ACRI chief legal counsel Dan Yakir said:
“It is regrettable that although the High Court ruled that the Nakba Law raises complex issues of public importance, which gets to the root of the problems that divide Israeli society, it chose to avoid ruling on these issues until a concrete case occurs.”
“The court completely ignored the claims regarding the chilling effect of this law and its limiting of free speech.”
According to United Arab List MK Ahmed Tibi:
“The ruling relied on procedural considerations and feared to get into the thick of this law that discriminates against an entire Arab collective.”

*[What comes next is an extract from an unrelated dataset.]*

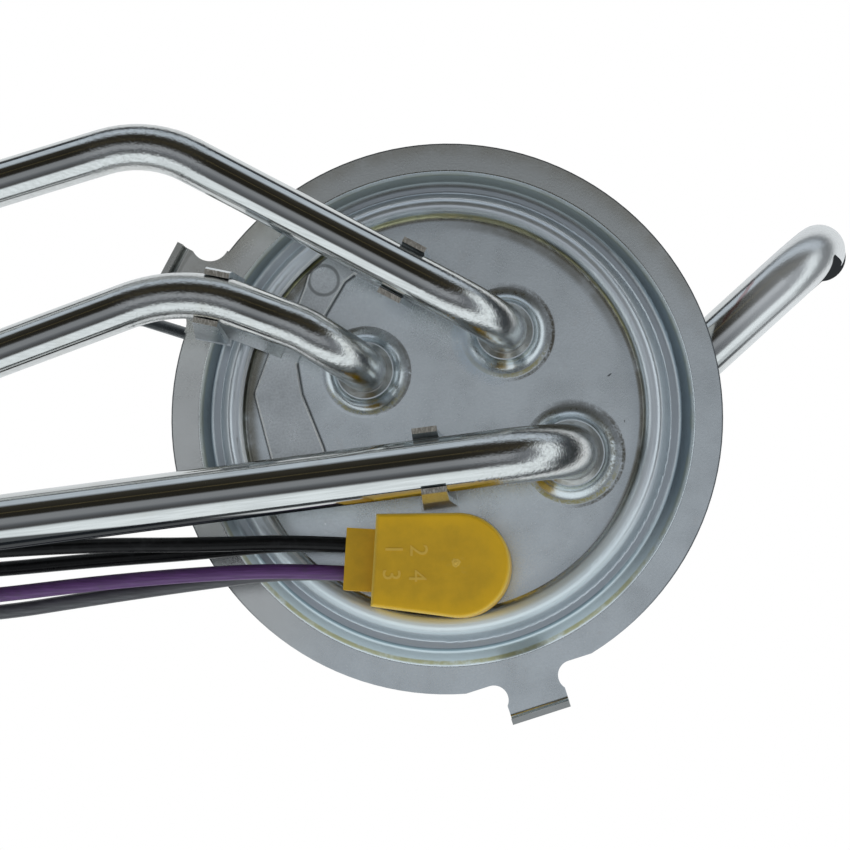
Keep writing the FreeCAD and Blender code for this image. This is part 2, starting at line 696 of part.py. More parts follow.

In March, prior to passage, a Haaretz editorial headlined, “Silence over Nakba Law encourages racism,” saying:
The measure assures “a shameful page to (Knesset) history. (It’s another) in a growing list of disgraceful legislation whose entire purpose is to discriminate against Israel’s Arab citizens, intimidate them and deny them their rights.” It also mocks the notion of a democratic Israel.
At the time, half of the Knesset MKs didn’t show up to vote, mostly ones who could have made a difference. As a result, hard-right extremists got their way. Their “apathy….encourages….racism, creating a convenient fertile ground for them to continue their disastrous activities.” They’ve taken full advantage.
In fact, Adalah attorney Sawsan Zaher believes MKs henceforth will be encouraged to entirely subvert legitimate Arab Israeli rights.
In a combined statement, Adalah and ACRI said:
“The High Court ignored the chilling effect of this law, and missed the opportunity to tell legislators that there are limits to their anti-human rights actions. This law encourages discrimination against Arabs in Israel.”
In addition, the law’s vagueness pressures institutions to self-censor to avoid penalties. At the same time, it marks Israeli Arabs as disloyal and dangerous.
It also compromises their legitimate rights and represents another example of collective punishment. The High Court approved targeting Israeli citizens for their faith and ethnicity.
Moreover, it dealt another body blow to equity and justice in a society far from free and open. It rendered them null and void.